O mundo capitalista-competitivo-globalizado já é duro demais pra gente levar essa dinâmica pra dentro de casa.

Três maneiras de expressar a mesma coisa

Meu irmão chama isso de não desistir quanto tudo está ruim; eu chamo de nunca ir embora quando ninguém sentirá sua falta.
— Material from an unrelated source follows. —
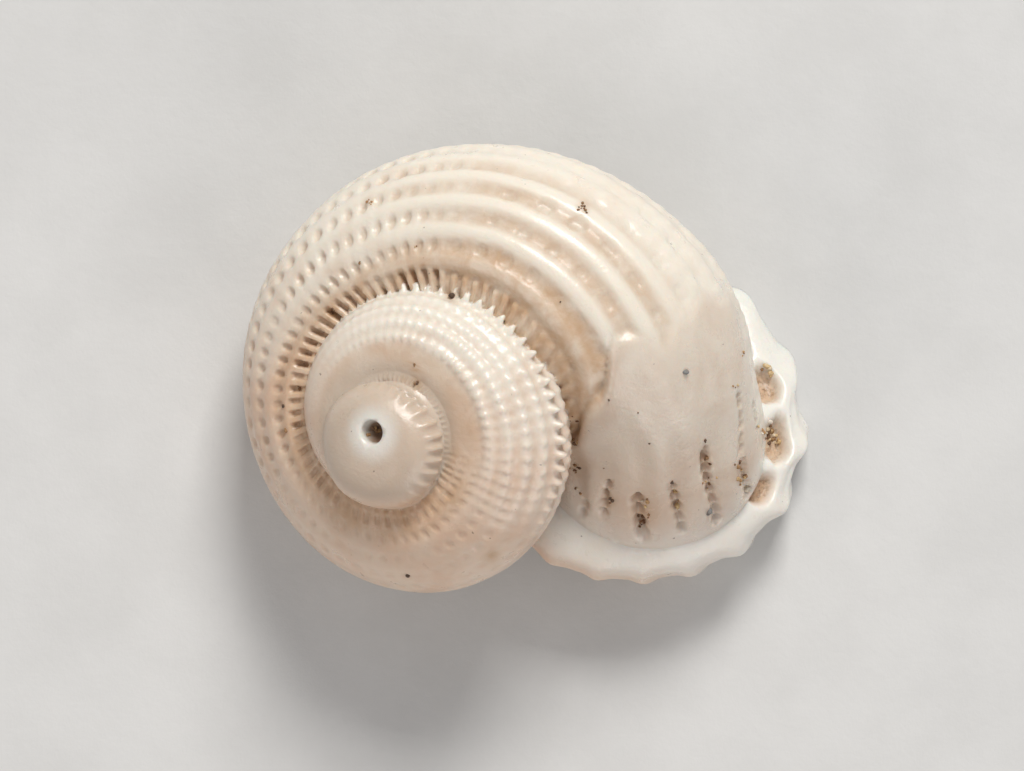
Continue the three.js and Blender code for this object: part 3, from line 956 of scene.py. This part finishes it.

Teve um momento em Joinville que eu pensei em ir embora. Olhava para aquelas bailarinas e me perguntava o que estava fazendo no meio delas. Não ousei comprar nenhuma roupa com estampa de sapatilha de ponta, porque apesar de fazer ballet todos os dias eu me convenci de que não era uma bailarina. Estava longe de casa, deprimida, com sono atrasado, vestindo roupas sujas, comendo e dormindo mal; tudo pra fazer um curso onde eu não conseguia acompanhar o nível da turma. Como disse minha mãe antes de eu viajar, eu estava há apenas duas horas de casa. E se eu desistisse? Em Curitiba, teria que destrancar academia, voltar pro Ballet, explicar pra todo mundo que voltei antes do tempo. Minha mãe diria que já sabia. Em Joinville, minhas colegas de alojamento primeiro tentariam me fazer desistir, depois diriam que sou uma fraca. No curso, só notariam minha ausência quando surgissem alguns buracos – nada que eles não tampassem com facilidade. E foi essa facilidade que me fez ficar.

De maneira semelhante, pensei muitas vezes em largar o ballet. Eu sentia no silêncio dos professores a falta de fé de corrigir e ensinar alguém tão velha. A minha própria falta de fé, a solidão em estar cercada de meninas tão novas, o choque da auto-imagem em parecer tão gorda perto delas, as dificuldades físicas com o en dehors que eu não tenho. Bastava ir embora e voltar a ser socióloga. Ninguém se surpreenderia, ninguém consideraria uma perda.

Agora quando chego em casa exausta e feliz, ensiando, pegando coreografia, ganhando um papel e outro, rindo com as meninas, vejo o quanto é bom não se permitir deixar as coisas no meio. Não pretendo fazer isso agora, mas a terceira maneira de expressar a regra é só ir embora quando o corpo quer ficar.